All relevant facts and elements of value as of the applicable valuation date should be considered in every case. [See 284 F. 2d at 538; sec. 20.2031-1 (b), Estate Tax Begs. Emphasis supplied.]

I think the same rationale should apply here. The majority has found that, “Except for a negligible number of transfers between individuals, all transactions with respect to open-end investment companies or mutual fund shares take place with the particular open-end investment company or mutual fund whose shares are involved.” “Negligible” means “of so little substance or extent or worth as to be practically nonexistent.” Webster’s 3rd New International Dictionary (1965). In light of the majority finding, we need not speculate on what our decision would be in a case where there was proof of some market in which the shares of an open-end investment company could be sold in addition to the availability of redemption by the company.

In the life insurance cases, the courts were obviously influenced by the facts that the insurance is a different “breed” due to the element of insurability, or lack thereof, of the insured at the time of the transfer and the significant increment which would be received on the death of the insured; that, shortly before the policy was transferred, the taxpayer had paid a substantially higher price for the insurance than its cash surrender value; and that there was no evidence that the policy could not have been sold, albeit in a limited market, at its replacement value or at least at a price in excess of its cash surrender value. United States v. Ryerson, 312 U.S. 260 (1941), decided on the same day as Guggenheim v. Rasquin, 312 U.S. 254 (1941); DuPont's Estate v. Commissioner, 233 F. 2d 210 (C.A. 3, 1956). In this connection, it is not without significance that the Internal Revenue Code itself recognizes that life insurance policies are transferable for a valuable consideration. Sec. 101 (a), I.R.C. 1954.

The cases involving excise taxes (Publicker v. Commissioner, 206 F. 2d 250 (C.A. 3, 1953); Duke v. Commissioner, 200 F. 2d 82 (C.A. 2, 1952); and Estate of Frank Miller Gould, 14 T.C. 414 (1950)) simply decided that, in the absence of any other probative evidence of fair market value, the price that the taxpayer paid was determinative of that value. They are therefore clearly distinguishable.

The language from Mearkle's Estate v. Commissioner, 129 F.2d 386, 388 (C.A. 3, 1942), quoted in the majority opinion, must be considered in the context of the factual situation involved in that case. The question before the Court of Appeals was whether replacement cost was a proper measure for valuing annuity policies for estate tax purposes. Citing the life insurance cases, the Court of Appeals emphasized that it had not been shown that the differences in life insurance and annuity contracts were of such significance as to justify a different method of valuation — i.e., they were “the same breed of cats.” Herein lies the critical difference — in this case we have proof of a different breed.

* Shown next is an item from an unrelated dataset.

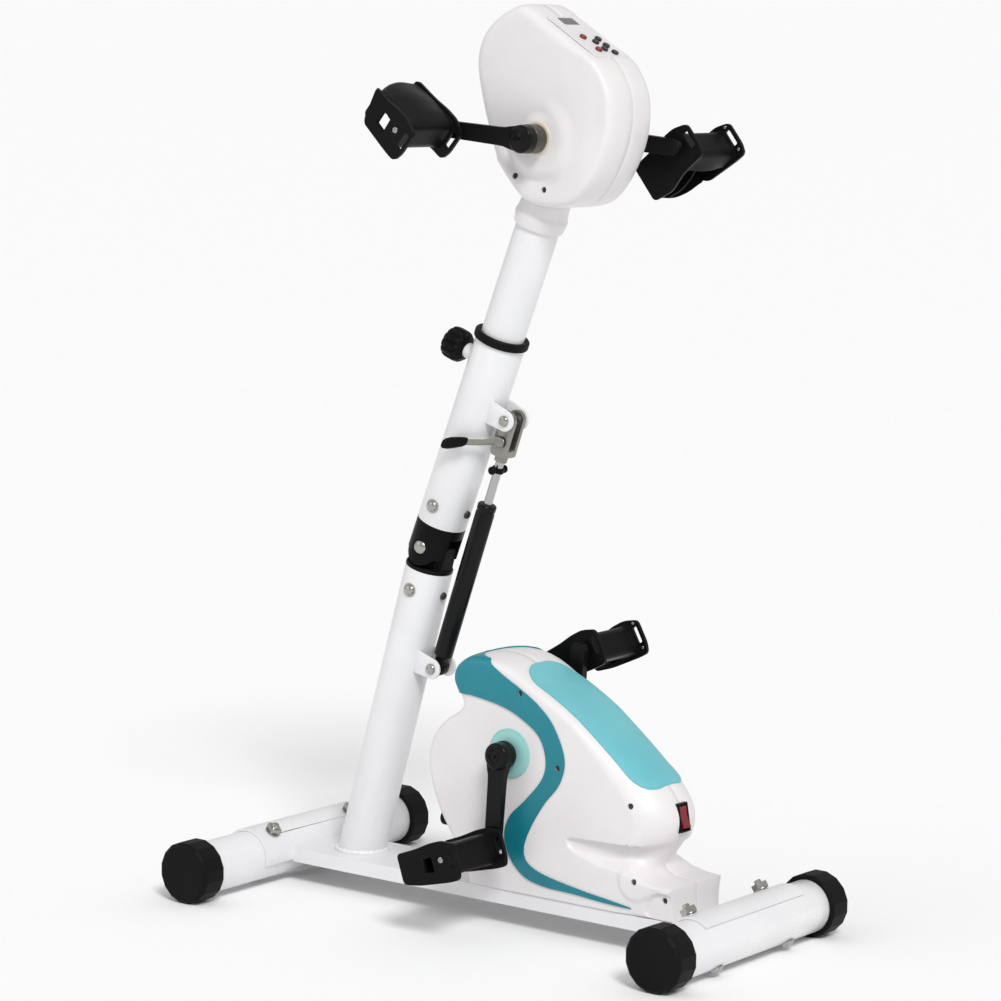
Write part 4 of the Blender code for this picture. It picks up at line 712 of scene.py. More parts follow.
def inside_net(border, spacing, rows):
    """Points of an even net inside a border, with rows of points kept along given lines."""
    edge = np.array(border)
    following = np.roll(edge, -1, axis=0)
    low = edge.min(axis=0)
    high = edge.max(axis=0)
    xs = np.arange(low[0], high[0], spacing)
    zs = np.arange(low[1], high[1], spacing * NET_ROW)
    grid = np.array([(x + (j % 2) * spacing / 2, z) for j, z in enumerate(zs) for x in xs])
    if rows:
        kept = np.array(rows)
        gaps = np.linalg.norm(grid[:, None, :] - kept[None, :, :], axis=2).min(axis=1)
        grid = np.vstack([grid[gaps > spacing * NET_MARGIN], kept])
    inside = np.zeros(len(grid), bool)
    nearest = np.full(len(grid), 1e9)
    for here, there, step in zip(edge, following, following - edge):
        crosses = (here[1] > grid[:, 1]) != (there[1] > grid[:, 1])
        if here[1] != there[1]:
            at = here[0] + (grid[:, 1] - here[1]) / (there[1] - here[1]) * (there[0] - here[0])
            inside ^= crosses & (grid[:, 0] < at)
        size = max(step @ step, 1e-12)
        share = np.clip(((grid - here) @ step) / size, 0, 1)
        nearest = np.minimum(nearest, np.linalg.norm(grid - here - share[:, None] * step, axis=1))
    return grid[inside & (nearest > spacing * NET_MARGIN)]


def fill_side(shape, ring, place, spacing, rows=()):
    """Closes a side outline with a fine net whose inner points are put in place one by one."""
    border = [(vert.co.x, vert.co.z) for vert in ring]
    flat = [Vector(point) for point in border]
    flat += [Vector(point) for point in inside_net(border, spacing, rows)]
    count = len(border)
    edges = [(i, (i + 1) % count) for i in range(count)]
    spots, _, faces, origins, _, _ = geometry.delaunay_2d_cdt(flat, edges, [], 1, 1e-7)
    verts = []
    for spot, origin in zip(spots, origins):
        known = [index for index in origin if index < count]
        verts.append(ring[known[0]] if known else shape.verts.new(place(spot.x, spot.y)))
    for face in faces:
        corners = [verts[index] for index in face]
        if len(set(corners)) == 3:
            shape.faces.new(corners)


def half_shell(outer, inner, place_outer, place_inner, rows):
    """Half shell whose two side walls are sculpted nets, joined at the middle plane."""
    shape = bmesh.new()
    outside = [[shape.verts.new(point) for point in ring] for ring in outer]
    inside = [[shape.verts.new(point) for point in ring] for ring in inner]
    count = len(outside[0])
    pairs = list(zip(outside[:-1], outside[1:])) + list(zip(inside[:-1], inside[1:]))
    pairs.append((inside[0], outside[0]))
    for a, b in pairs:
        for i in range(count):
            j = (i + 1) % count
            shape.faces.new((a[i], a[j], b[j], b[i]))
    fill_side(shape, outside[-1], place_outer, OUTER_NET, rows)
    fill_side(shape, inside[-1], place_inner, INNER_NET)
    return shape


def side_face(side, half, relief, wall=0, reach=0):
    """Places the points of a side wall; behind a relief, an inner wall keeps clear by a reach all round."""
    around = [(0, 0)]
    if reach:
        around += [(reach, 0), (-reach, 0), (0, reach), (0, -reach), (0, reach / 2)]

    def place(x, z):
        deepest = max(relief(x + dx, z + dz) for dx, dz in around)
        return Vector((x, side * (half - wall - deepest), z))
    return place


# Screws

def screw_wells(spots, half, side, relief, depth=0.0026):
    """One mesh with the recess of each screw."""
    shapes = []
    for x, z in spots:
        start = Vector((x, side * (half - relief(x, z) - depth), z))
        shapes.append(bar(start, Y_AXIS * side, X_AXIS, SCREW_WELL_R, 0, 0.012, 24))
    return together(*shapes)


def cross_screw(centre, out, side, radius, rise):
    """Pan-head screw with a cross recess."""
    profile = [(-0.0010, radius), (rise * 0.35, radius), (rise * 0.8, radius * 0.82), (rise, radius * 0.45)]
    head = turned(centre, out, side, profile, count=24)
    other = out.cross(side)
    arms = []
    for along, over in ((side, other), (other, side)):
        ring = [(-0.75, -0.14), (0.75, -0.14), (0.75, 0.14), (-0.75, 0.14)]
        rings = [[centre + along * (a * radius) + over * (b * radius) + out * h for a, b in ring]
                 for h in (rise * 0.30, rise * 1.5)]
        arms.append(skin(rings))
    return cut(head, *arms)


def build_screws(name, spots, half, side, relief, body):
    """Blacked screws, each at the bottom of its recess."""
    shapes = []
    for x, z in spots:
        seat = Vector((x, side * (half - relief(x, z) - 0.0024), z))
        shapes.append(cross_screw(seat, Y_AXIS * side, X_AXIS, 0.0030, 0.0013))
    piece(name, together(*shapes), body, "black_steel", finish="screw_black")


# Leg drive housing

def housing_outline():
    """Side view of the leg drive housing, clockwise seen from the near side."""
    floor = HOUSING_FLOOR
    shape = [(-0.0243, floor), (-0.034, 0.070), (-0.053, 0.096), (-0.068, 0.120), (-0.080, 0.150),
             (-0.0845, 0.178), (-0.078, 0.206), (-0.062, 0.226), (-0.044, 0.238), (-0.036, 0.248),
             (-0.041, 0.259), (-0.0475, 0.273), (-0.0450, 0.288), (-0.031, 0.3005), (-0.010, 0.3050),
             (0.012, 0.3040), (0.032, 0.2985), (0.046, 0.2920), (0.060, 0.2842), (0.080, 0.2747),
             (0.100, 0.2640), (0.120, 0.2520), (0.140, 0.2395), (0.160, 0.2265), (0.180, 0.2130),
             (0.200, 0.1985), (0.2125, 0.1890), (0.2215, 0.1795), (0.2295, 0.1695), (0.2359, 0.1590),
             (0.2390, 0.1480), (0.2385, 0.1360), (0.2345, 0.1235), (0.2265, 0.1110), (0.2180, 0.0985),
             (0.2165, 0.0895), (0.2300, 0.0815)]
    front = [(0.2390, 0.0808), (0.2480, 0.0802), (0.2577, 0.0795), (0.2577, 0.0700), (0.2577, 0.0600),
             (0.2577, 0.0510), (0.2577, floor)]
    base = [(x, floor) for x in (0.2350, 0.1800, 0.1200, 0.0600, 0.0100)]
    return flowing(shape, 0.0033) + front + base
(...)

The reference to section 20.2053-3 (d) (2), Estate Tax Regs., furnishes scant, if any, support for the majority view. In the first place, the fact that respondent may have thus sought to cushion the effect of section 20.2031-8 (b) does not justify a departure from the usual fair market value standard. In the second place, an equivalent countervailing loss will be available only if spread between the redemption price and the “offering price” is no less on the date of actual redemption that it was on the valuation date for estate tax purposes — a situation which is by no means guaranteed. In the third place, the loss is available only to the estate and then only under the limited conditions prescribed by the first sentence of section 20.2053-3 (d) (2);1 it is of no benefit to a beneficiary of the estate to whom the shares are distributed.

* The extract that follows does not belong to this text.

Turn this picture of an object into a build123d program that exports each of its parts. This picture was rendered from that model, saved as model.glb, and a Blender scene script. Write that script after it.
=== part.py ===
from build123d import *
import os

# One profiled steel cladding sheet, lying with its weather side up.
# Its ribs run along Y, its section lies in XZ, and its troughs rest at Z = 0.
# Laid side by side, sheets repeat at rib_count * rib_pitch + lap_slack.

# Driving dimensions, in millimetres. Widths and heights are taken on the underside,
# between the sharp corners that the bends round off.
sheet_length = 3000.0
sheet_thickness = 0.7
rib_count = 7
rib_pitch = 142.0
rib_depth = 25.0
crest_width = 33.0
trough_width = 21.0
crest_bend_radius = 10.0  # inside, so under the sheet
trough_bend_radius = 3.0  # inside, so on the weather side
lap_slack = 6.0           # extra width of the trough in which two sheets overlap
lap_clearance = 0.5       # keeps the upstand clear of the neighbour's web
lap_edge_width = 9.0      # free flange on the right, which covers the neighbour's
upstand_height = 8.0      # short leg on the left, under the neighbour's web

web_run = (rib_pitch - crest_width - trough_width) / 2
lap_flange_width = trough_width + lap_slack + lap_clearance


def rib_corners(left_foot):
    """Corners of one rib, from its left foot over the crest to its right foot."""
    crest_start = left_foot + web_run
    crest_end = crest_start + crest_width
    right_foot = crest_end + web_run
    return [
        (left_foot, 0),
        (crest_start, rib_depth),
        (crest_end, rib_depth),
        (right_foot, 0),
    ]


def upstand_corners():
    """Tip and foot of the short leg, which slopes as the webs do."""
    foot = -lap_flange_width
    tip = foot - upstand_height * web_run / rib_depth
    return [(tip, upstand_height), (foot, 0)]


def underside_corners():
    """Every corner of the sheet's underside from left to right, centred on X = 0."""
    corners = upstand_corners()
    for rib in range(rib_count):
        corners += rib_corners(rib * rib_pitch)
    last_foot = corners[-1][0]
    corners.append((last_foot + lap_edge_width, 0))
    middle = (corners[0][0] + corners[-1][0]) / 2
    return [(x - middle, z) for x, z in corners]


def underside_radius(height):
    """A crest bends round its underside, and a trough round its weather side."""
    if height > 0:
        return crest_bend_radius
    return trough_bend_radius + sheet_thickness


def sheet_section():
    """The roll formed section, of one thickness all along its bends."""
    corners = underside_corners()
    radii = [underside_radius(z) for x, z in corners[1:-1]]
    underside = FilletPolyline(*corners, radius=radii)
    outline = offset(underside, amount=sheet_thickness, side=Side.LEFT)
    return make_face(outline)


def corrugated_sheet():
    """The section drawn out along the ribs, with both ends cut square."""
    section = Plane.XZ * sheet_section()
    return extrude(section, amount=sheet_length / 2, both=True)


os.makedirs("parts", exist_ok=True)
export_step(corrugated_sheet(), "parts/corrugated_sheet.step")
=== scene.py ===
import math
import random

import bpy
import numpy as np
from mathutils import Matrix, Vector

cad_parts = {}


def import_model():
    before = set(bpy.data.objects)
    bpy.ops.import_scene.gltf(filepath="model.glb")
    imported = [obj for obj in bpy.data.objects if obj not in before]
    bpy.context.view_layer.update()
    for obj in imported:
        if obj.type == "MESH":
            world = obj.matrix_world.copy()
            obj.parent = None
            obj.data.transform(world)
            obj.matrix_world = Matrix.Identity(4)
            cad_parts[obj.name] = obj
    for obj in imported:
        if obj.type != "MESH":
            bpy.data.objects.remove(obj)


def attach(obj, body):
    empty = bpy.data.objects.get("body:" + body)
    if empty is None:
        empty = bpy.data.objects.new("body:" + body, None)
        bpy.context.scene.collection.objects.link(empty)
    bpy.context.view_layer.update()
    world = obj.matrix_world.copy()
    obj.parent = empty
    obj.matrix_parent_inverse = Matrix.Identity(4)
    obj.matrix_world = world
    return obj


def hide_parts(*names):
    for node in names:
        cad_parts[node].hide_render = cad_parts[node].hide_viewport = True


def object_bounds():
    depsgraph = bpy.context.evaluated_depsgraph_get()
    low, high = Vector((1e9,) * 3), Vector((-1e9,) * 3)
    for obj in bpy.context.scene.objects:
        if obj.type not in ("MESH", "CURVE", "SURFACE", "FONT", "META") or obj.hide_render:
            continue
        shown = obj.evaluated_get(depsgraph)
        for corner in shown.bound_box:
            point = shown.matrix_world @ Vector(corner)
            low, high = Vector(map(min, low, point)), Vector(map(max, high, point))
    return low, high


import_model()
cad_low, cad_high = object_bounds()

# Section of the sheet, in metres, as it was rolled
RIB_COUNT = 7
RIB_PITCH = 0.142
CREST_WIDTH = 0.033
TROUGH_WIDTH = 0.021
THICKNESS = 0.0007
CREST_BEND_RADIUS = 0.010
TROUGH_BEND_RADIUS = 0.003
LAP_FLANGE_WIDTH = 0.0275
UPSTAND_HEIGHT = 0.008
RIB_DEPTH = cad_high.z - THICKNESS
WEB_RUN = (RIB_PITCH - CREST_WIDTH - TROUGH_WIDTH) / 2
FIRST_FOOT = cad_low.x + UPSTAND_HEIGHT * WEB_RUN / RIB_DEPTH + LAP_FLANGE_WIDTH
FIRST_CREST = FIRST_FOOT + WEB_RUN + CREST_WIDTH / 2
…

The emphasis by the majority on the fact that the estate and the beneficiaries may continue to own the mutual fund shares and thereby enjoy the benefits of ownership is, in my opinion, wholly misplaced. These possibilities exist with respect to every type of security. If the majority standard is correct, it would be no less “appropriate” to use replacement cost with respect to marketable securities of all kinds. This, however, is simply not the law. That there may be an equivalence of replacement cost and fair market value in some situations does not justify the substitution of the former for the latter as the criterion in other situations where different considerations are involved.

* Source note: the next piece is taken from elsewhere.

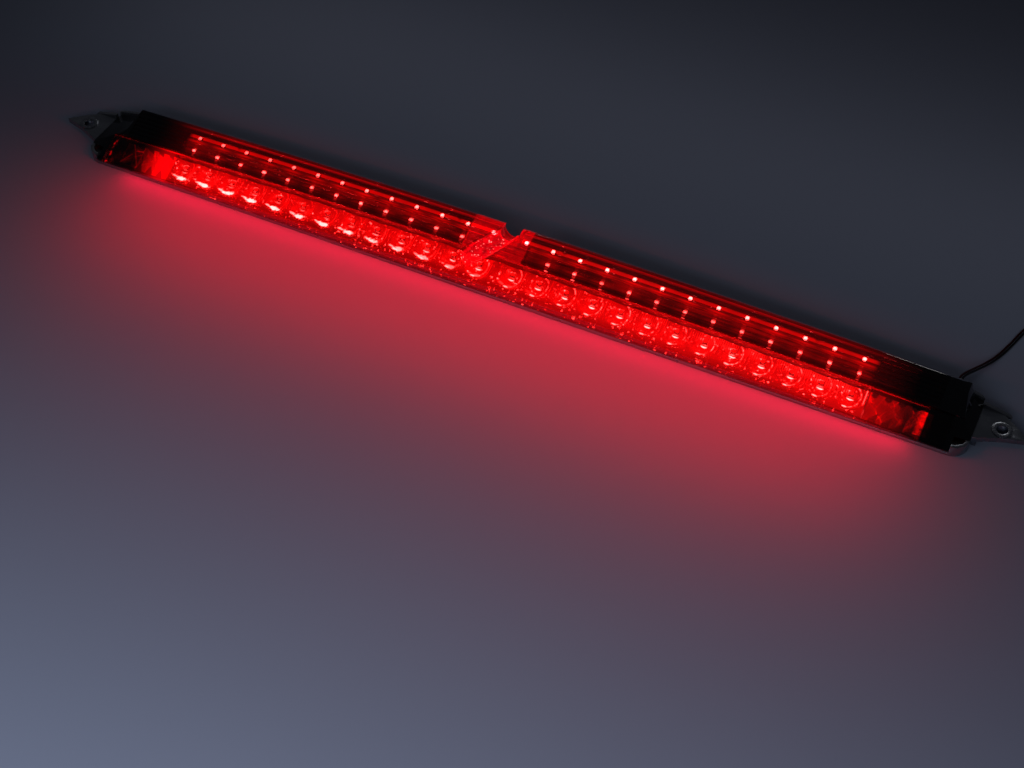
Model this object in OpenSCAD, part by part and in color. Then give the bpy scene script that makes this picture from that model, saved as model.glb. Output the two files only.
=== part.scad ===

The plain fact is that, on the record in this case, petitioner could not dispose of the open-end investment company shares except by way of a sale to the open-end investment companies at the redemption price. That price was all that petitioner could obtain. It is the total amount obtainable by the seller from the only available actual purchaser, not the price which a theoretical purchaser would pay another seller, which should control. See Report of the Committee on Estate and Gift Taxes, 19 A.B.A. Tax Bull. 73-76 (No. 4,1966).

I would hold for petitioner.

Bkennen, Atkins, Foerester, Fat, and IRWIN, JJ., agree with this dissent.

The first sentence of sec. 20.2053-3(d) (2), Estate Tax Regs., reads: “Expenses for selling property of the estate are deductible if the sale is necessary to pay the decedent’s debts, expenses of administration, or taxes, to preserve the estate, or to effect distribution.”